According to Michele Schulz, the director of fields services and collections, her team uses everything from boots on the ground to third-party vendor technology that identifies rentals that haven’t registered yet by scouring ads and listings.

There are 40 Florida counties that have entered an agreement allowing Airbnb – a popular website that allows homeowners to rent out their property to guests – to automatically remit the tourist development dollars, but Schulz argued they don’t have to sign such an agreement because, “we’re doing it right.”

In January, commissioners agreed that it was time to take another look at their position on Airbnb tax collection. In a March report, county staff reviewed Airbnb listings and found “many homes and condos being marketed in the Bradenton area that are probably not registered with the Tax Collector.”

But that assessment wasn’t accurate, Schulz said. On Jan. 31, the tax collector’s office used software to determine that of the 350 online bed and breakfast accounts they located, only six of them hadn’t registered for tourism tax remittance.

More recently, Burton’s staff honed in on Airbnb hosts and discovered 46 who hadn’t registered.

“So those 46 people will be getting letters from us this week that say they need to get in touch with our office,” Schulz said

Schulz explained that commissioners may have noticed that neighboring counties report higher earnings from Airbnb after signing an agreement, but that’s only because they don’t work as hard to track down those who aren’t in compliance.

“I know Sarasota comes up a lot and I want to make sure it’s very clear. Sarasota’s a very different entity than us. They don’t have field staff, they don’t have agents,” she pointed out. “So of course Sarasota’s revenue is going to take off through the roof because they’re not out there managing that.“

There’s even a tax evader hotline and website for residents to report someone they suspect is avoiding tax payments.

Burton reiterated that he filed a lawsuit against Airbnb in 2018 because he felt their proposal was not compliant with Florida law. Allowing Airbnb to handle the taxes would prevent his office from auditing their books and he predicts it would lead to lower tax collection than exists already.

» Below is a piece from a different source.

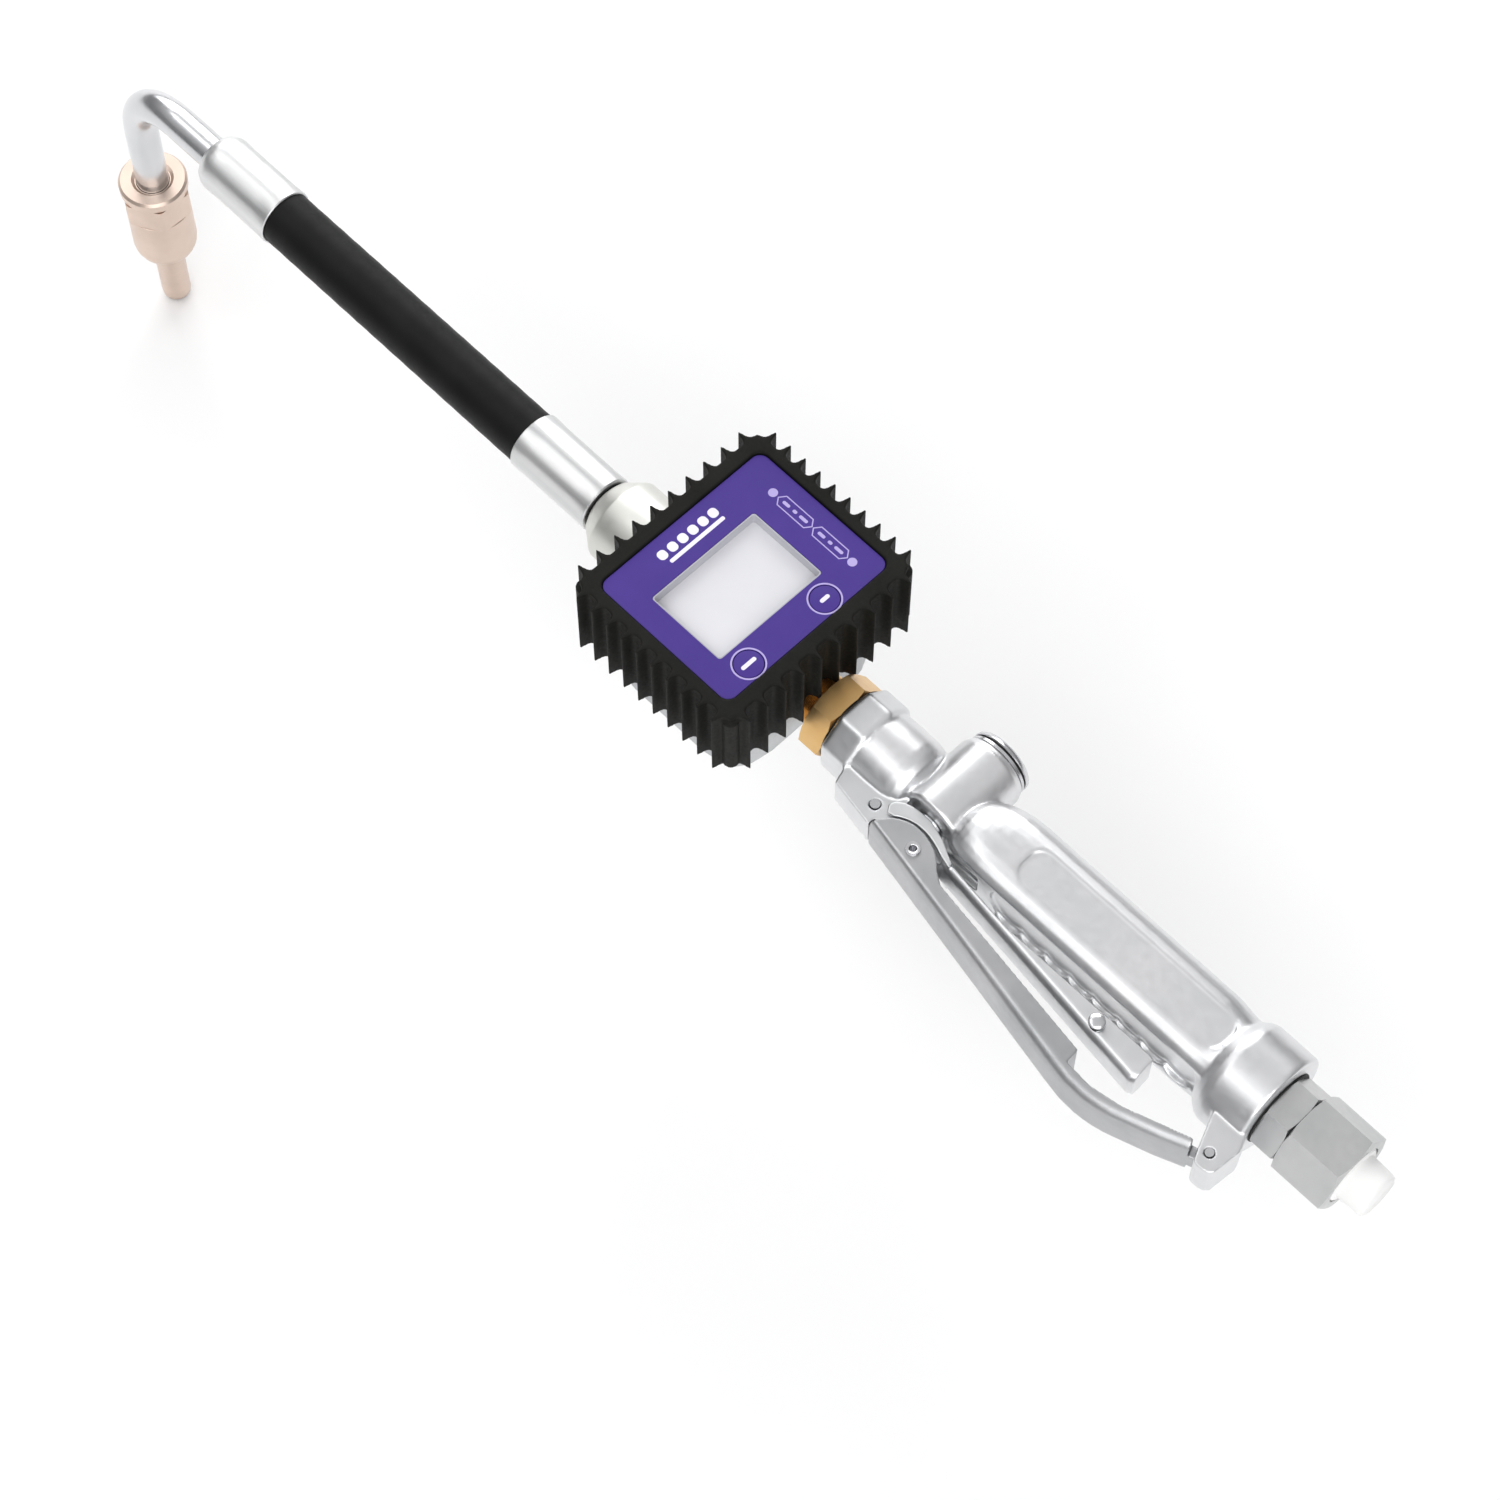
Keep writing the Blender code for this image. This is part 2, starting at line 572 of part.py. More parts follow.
def grip_section(amount, radius):
    """The grip's outline as (y, z), drawn towards a circle as amount goes to nothing."""
    half = list(GRIP_HALF)
    whole = half + [(y, -z) for y, z in reversed(half[1:-1])]
    section = []
    for y, z in whole:
        angle = math.atan2(z, y)
        section.append((
            amount * y + (1 - amount) * radius * math.cos(angle),
            amount * z + (1 - amount) * radius * math.sin(angle),
        ))
    return section


def make_grip(name):
    bm = bmesh.new()
    rings = []
    for x, amount, radius in GRIP_STATIONS:
        rings.append([bm.verts.new((x, y, AXIS_Z + z)) for y, z in grip_section(amount, radius)])
    count = len(rings[0])
    for first, second in zip(rings, rings[1:]):
        for k in range(count):
            after = (k + 1) % count
            bm.faces.new((first[k], first[after], second[after], second[k]))
    bm.faces.new(rings[0])
    bm.faces.new(rings[-1])
    return add_object(name, bm, "cast_chrome")


def slab(name, outline, half_z, finish="cast_chrome"):
    """A flat plate of the handle, even about the plane of the oil bore."""
    return prism(name, outline, AXIS_Z - half_z, AXIS_Z + half_z, finish)


def upright(name, place, radius, half_z, steps=SMALL):
    """A cylinder along Z at a place in the XY plane, even about the oil bore."""
    return rod(name, AXIS_Z - half_z, AXIS_Z + half_z, radius, axis="Z", base=(*place, 0), steps=steps)


def guard_outer(x):
    """The straight front run of the guard's outer face."""
    return -24.9 - 0.197 * (x - 84.5)


def collar_outline(radius, sides=8):
    angles = [math.radians(22.5 + 360 * k / sides) for k in range(sides)]
    return [(radius * math.cos(a), AXIS_Z + radius * math.sin(a)) for a in angles]


def handle_masses():
    """The solids that grow out of the grip to make the cast handle."""
    axis = (0, 0, AXIS_Z)
    neck = [(63, 0), (63, 14.8), (66, 15.4), (78, 15.4), (84, 14.2), (89, 7.5), (94, 7.5), (94, 0)]
    boss = [(-8, 0), (-8, 12.8), (-7, 13.6), (21, 13.6), (22, 12.9), (23.4, 12.9), (23.4, 0)]
    ring = [(220.5, 0), (220.5, 13.5), (226.5, 19.4), (229, 20.0), (RING_END_X - 0.8, 20.0),
            (RING_END_X, 19.2), (RING_END_X, 0)]
    front_lug = [
        (63.6, -6), (63.6, -16), (65.2, -21.6), (84.1, -24.8), (84.1, guard_outer(84.1) + 3.4),
        (107.6, guard_outer(107.6) + 3.4), (109.2, -23.6), (107.2, -18.7), (88.6, -19.3), (87.4, -6),
    ]
    rear_lug = [(231, -12), (236.8, -27), (240.4, -35.4), (242.0, -36.4), (246.6, -35.8), (248.2, -34),
                (249.2, -23), (244.5, -12)]
    return [
        prism("outlet_collar", collar_outline(17.2), 52, 64.5, "cast_chrome", "X"),
        turned("neck", neck, "cast_chrome", "X", axis, ROUND),
        turned("valve_boss", boss, "cast_chrome", "Y", (VALVE_X, 0, AXIS_Z), ROUND),
        turned("rear_ring", ring, "cast_chrome", "X", axis, ROUND),
        slab("front_lug", front_lug, 6.5),
        slab("rear_lug", rear_lug, 8),
    ]


def handle_hollows():
    """The passages, slots, pin holes and finger marks cut into the handle."""
    axis = (0, 0, AXIS_Z)
    chamber = [(-12, 0), (-12, 4.95), (-5.5, 4.95), (-5.5, 2.9), (-4.6, 2.9), (-4.6, 6.2), (SEAT_Y, 6.2),
               (SEAT_Y, 9.2), (30, 9.2), (30, 0)]
    tools = [
        rod("outlet_socket", 50, 63, 10.25, base=axis, steps=MEDIUM),
        rod("outlet_passage", 60, 97, 4.8, base=(0, -3, AXIS_Z)),
        rod("inlet_passage", 97, 236, 5.5, base=(0, 8, AXIS_Z)),
        rod("inlet_socket", 229, 250, 11.0, base=axis, steps=MEDIUM),
        turned("valve_chamber", chamber, "cast_chrome", "Y", (VALVE_X, 0, AXIS_Z), ROUND),
        slab("lever_slot", box_outline((75.2, -22.2), (91, -11.2)), 4.4),
        slab("lever_relief", box_outline((100, -20), (123, -9.4)), 4.7),
        slab("guard_tail_slot", box_outline((225, -34.2), (246.2, -26.2)), 4.0),
        upright("trigger_pin_hole", TRIGGER_PIVOT, 2.1, 12),
        upright("guard_pin_hole", GUARD_PIN, 1.95, 12),
        upright("guard_rear_pin_hole", GUARD_REAR_PIN, 1.9, 12),
    ]
    for k in range(SCALLOPS):
        place = (SCALLOP_START_X + SCALLOP_PITCH * k, 0, AXIS_Z)
        tools.append(rod(f"scallop_{k}", -20, -10.8, 9.4, axis="Y", base=place, steps=MEDIUM))
    for side in (-1, 1):
        face = rounded_rectangle(45.0, 7.4, 5.4, 4, (177, 0))
        low, high = sorted((AXIS_Z + side * 14.8, AXIS_Z + side * 22))
        tools.append(prism(f"side_panel_{side + 1}", face, low, high, "cast_chrome"))
    return tools


def make_handle_body():
    body = make_grip("handle_body")
    join(body, *handle_masses())
    cut(body, *handle_hollows())


def make_valve():
    base = (VALVE_X, 0, AXIS_Z)
    cap = [
        (14, 6.4), (14, 8.9), (16.9, 8.9), (16.9, 7.7), (19.1, 7.7), (19.1, 8.9), (23.7, 8.9),
        (23.7, 12.2), (24.9, 12.2), (24.9, 11.3), (25.7, 11.3), (25.7, 12.2), (27.2, 12.2),
        (28.2, 11.0), (28.2, 0), (21.0, 0), (21.0, 6.4),
    ]
    turned("bonnet_cap", cap, "bright_steel", "Y", base, ROUND)
    seal = [(17.1, 7.95), (17.1, 9.0), (18.9, 9.0), (18.9, 7.95)]
    turned("bonnet_seal", seal, "seal_rubber", "Y", base, MEDIUM)
    stem = [
        (-11.0, 0), (-11.0, 1.4), (-10.4, 2.3), (SEAT_Y + GAP, 2.3), (SEAT_Y + GAP, 7.6),
        (5.2, 7.6), (5.2, 3.3), (7.6, 3.3), (7.6, 0),
    ]
    turned("valve_stem", stem, "bright_steel", "Y", base, MEDIUM)
    coil("valve_spring", base, "Y", 4.7, 0.6, 6.1, 20.2, 6)
    gland = [(-9.4, 2.6), (-9.4, 6.0), (-8.3, 6.0), (-8.3, 4.6), (-5.8, 4.6), (-5.8, 2.6)]
    turned("stem_gland", gland, "bright_steel", "Y", base, MEDIUM)


def lever_outer(x):
    return -18.2 - 0.12 * (x - 111.5)


def lever_depth(x):
    """How far the lever's side walls stand in from its outer face."""
    return 2.6 + 8.4 * max(0.0, min(1.0, (x - 142) / 65))


# outline of the two arched plates that pass on either side of the valve stem
LEVER_SHOULDER = (
    (84.2, -15.2), (85.2, -12.8), (87.6, -11.1), (91.0, -10.0), (95.0, -9.7), (99.0, -9.9),
    (103.0, -10.9), (107.0, -12.4), (114.5, -16.0), (114.5, -17.9), (109.3, -16.5), (104.2, -14.7),
    (98.5, -13.9), (92.6, -14.9), (88.4, -17.4), (86.0, -17.8),
)


def make_trigger():
    pivot = (*TRIGGER_PIVOT, AXIS_Z)
    tip_y = lever_outer(LEVER_TIP_X)
    channel = [
        (LEVER_START_X, lever_outer(LEVER_START_X)), (LEVER_TIP_X - 2.5, lever_outer(LEVER_TIP_X - 2.5)),
        (LEVER_TIP_X - 0.3, tip_y + 1.2), (LEVER_TIP_X - 1.0, tip_y + 10.6),
        (LEVER_TIP_X - 2.6, tip_y + 11.1),
    ]
    for x in (190, 166, 142, LEVER_START_X):
        channel.append((x, lever_outer(x) + lever_depth(x)))
    low, high = AXIS_Z - LEVER_HALF_Z, AXIS_Z + LEVER_HALF_Z
    lever = prism("trigger_lever", channel, low, high, "cast_chrome", origin=pivot)
    pocket = [(144, lever_outer(144) + 2.2), (LEVER_TIP_X - 3.0, lever_outer(LEVER_TIP_X - 3.0) + 2.2),
              (LEVER_TIP_X - 3.0, 0), (144, 0)]
    hollow = slab("lever_pocket", pocket, LEVER_HALF_Z - LEVER_WALL)
    tongue = []
    for k in range(9):
        angle = math.radians(75 + 195 * k / 8)
        tongue.append((TRIGGER_PIVOT[0] + 4.0 * math.cos(angle), TRIGGER_PIVOT[1] + 4.0 * math.sin(angle)))
    tongue += [(83.4, -20.6), (87.6, -18.5), (96, -17.4), (104, -17.4), (118, lever_outer(118) + 0.3),
               (118, lever_outer(118) + 2.3), (112, -13.6), (104, -11.4), (90.5, -11.4), (86.2, -13.0)]
    shoulders = []
    for side in (-1, 1):
        near, far = sorted((AXIS_Z + side * 6.9, AXIS_Z + side * 8.6))
        shoulders.append(prism(f"shoulder_{side + 1}", LEVER_SHOULDER, near, far, "cast_chrome"))
    join(lever, slab("lever_tongue", tongue, 4.0), *shoulders)
    cut(lever, hollow, upright("lever_eye", TRIGGER_PIVOT, 2.15, 12), upright("lock_hole", LOCK_AT, 2.35, 12))
    pin_half = 6.9
    upright("trigger_pin", TRIGGER_PIVOT, 1.85, pin_half)
    lock = [(AXIS_Z - 8.4, 0), (AXIS_Z - 8.4, 2.05), (AXIS_Z + 9.0, 2.05), (AXIS_Z + 9.0, 2.9),
            (AXIS_Z + 10.3, 2.9), (AXIS_Z + 10.8, 2.3), (AXIS_Z + 10.8, 0)]
    turned("lock_button", lock, "bright_steel", "Z", (*LOCK_AT, 0), SMALL, (*LOCK_AT, AXIS_Z))


def make_guard():
    head = [(84.5, -24.9), (85.4, -22.9), (88.4, -18.8), (93, -15.9), (98.5, -14.9), (104, -15.6),
            (109, -18.0), (113.5, -22.0), (117.5, -24.6)]
    inner = [(189.3, -34.8), (189.7, -40.4), (200.5, -41.0), (212.4, -38.9), (236, -30.6)]
    outer = [(237.6, -34.5), (227.5, -38.7), (214.5, -43.2), (207.0, -45.2), (199.5, -46.2),
             (192.5, -46.0), (186.0, guard_outer(186))]
    guard = slab("trigger_guard", head + inner + outer, GUARD_HALF_Z)
    hollow = [(60, -17), (60, guard_outer(60) + 3), (187, guard_outer(187) + 3), (187, -5), (60, -5)]
    tail = [(234, -31.2), (245.6, -27.0), (245.6, -33.2), (241, -33.4), (234, -35.9)]
    join(guard, slab("guard_tail", tail, 3.6))
    cut(
        guard,
        upright("guard_front_hole", GUARD_PIN, 1.95, 12),
        upright("guard_rear_hole", GUARD_REAR_PIN, 1.9, 12),
        slab("guard_channel", hollow, GUARD_HALF_Z - GUARD_CHEEK),
    )
    pin = [(-9.7, 0), (-9.7, 1.3), (-10.5, 1.5), (-10.5, 2.6), (-9.8, 2.6), (-9.8, 1.65), (9.8, 1.65),
           (9.8, 2.6), (10.5, 2.6), (10.5, 1.5), (9.7, 1.3), (9.7, 0)]
    turned("guard_front_pin", pin, "bright_steel", "Z", (*GUARD_PIN, AXIS_Z), SMALL)
    upright("guard_rear_pin", GUARD_REAR_PIN, 1.6, 8.4)


def make_inlet():
    axis = (0, 0, AXIS_Z)
    gland = hex_nut("inlet_gland", 25.0, RING_END_X + GAP, 256.2, 6.2, "zinc_steel", 0.7, HEX_TURN)
    sleeve = [(229.5, 6.2), (229.5, 10.7), (250, 10.7), (250, 9.2), (260.7, 9.2), (260.7, 11.0),
              (263.0, 11.0), (263.0, 6.2)]
    join(gland, turned("gland_sleeve", sleeve, "zinc_steel", "X", axis, MEDIUM))
    nut = hex_nut("swivel_nut", 28.0, SWIVEL_START_X, SWIVEL_END_X, 9.6, "zinc_steel", 0.8, HEX_TURN)
    cut(nut, rod("swivel_chamber", 260.3, 285, 11.5, base=axis, steps=MEDIUM))
    seal = [(263.3, 7.0), (263.3, 10.6), (265.2, 10.6), (265.2, 7.0)]
    turned("swivel_seal", seal, "seal_rubber", "X", axis, MEDIUM)
    screen = [(231, 0), (231, 5.6), (261.5, 5.6), (261.5, 4.9), (231.8, 4.9), (231.8, 0)]
    turned("inlet_strainer", screen, "bright_steel", "X", axis, MEDIUM)
    plug = [(266, 6.0), (266, 11.1), (278.7, 11.1), (278.7, 8.7), (288.0, 8.5), (289.0, 7.6), (289.0, 0),
            (270, 0), (270, 6.0)]
    turned("inlet_plug", plug, "white_plastic", "X", axis, MEDIUM)


clear_scene()
make_meter_body()
make_back_cover()
make_chamber_cover()
make_gears()
make_boot()
make_display()
make_meter_fittings()
make_hose()
make_spout_tube()
make_nozzle()
make_handle_body()
make_valve()
make_trigger()
make_guard()
make_inlet()
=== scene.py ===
"""Studio view of the oil control gun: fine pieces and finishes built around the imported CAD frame.

Lengths here are in millimetres and become metres when each piece is made. The axes are the CAD
model's: X along the oil bore, +Z the way the display faces, the trigger on the -Y side.
"""

import json
import math

import bmesh
import bpy
from mathutils import Matrix, Vector


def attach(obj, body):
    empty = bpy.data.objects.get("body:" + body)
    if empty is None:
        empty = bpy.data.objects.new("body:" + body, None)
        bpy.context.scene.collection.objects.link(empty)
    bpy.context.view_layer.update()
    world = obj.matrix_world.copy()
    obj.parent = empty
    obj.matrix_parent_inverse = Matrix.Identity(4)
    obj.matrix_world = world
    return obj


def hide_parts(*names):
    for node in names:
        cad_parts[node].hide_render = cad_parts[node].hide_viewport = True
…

Commissioners indicated that they were content with the update and confident that Burton is collecting taxes without issue.

“That’s amazing. I had no idea all the efforts you were going through,” said Commissioner Betsy Benac.

“I think you’re probably doing the best anyone can,” Commissioner Carol Whitmore added. “I’m totally OK with this now and I don’t plan on going forward with what we discussed at a prior meeting. Communication is everything.”

While Burton’s staff made it clear that the county isn’t missing out on money, commissioners questioned whether that process costs too many tax dollars.

“I’m saying let the professional tax collector do what he thinks is best right now unless something changes at the state level or he starts spending way too much money and we have to do a deal (with Airbnb),” said Commissioner Priscilla Whisenant Trace. “If you spend $1 million to save $5, that’s not real bright either.”

Benac noted that she was proud of the tax collector’s office for being so thorough but would like to see statewide legislation come out of Tallahassee so that the county can be certain that they’re properly conducting tax collection from Airbnb rentals.

“You have your obligation to collect the tax. I get that. But is there a better way to do that than having a large staff that has to go out and check it?” Benac asked the tax collector’s office. “I’m not convinced yet that we are doing it the best way. I’m going to continue to watch this and hopefully watch the state take a leadership role.”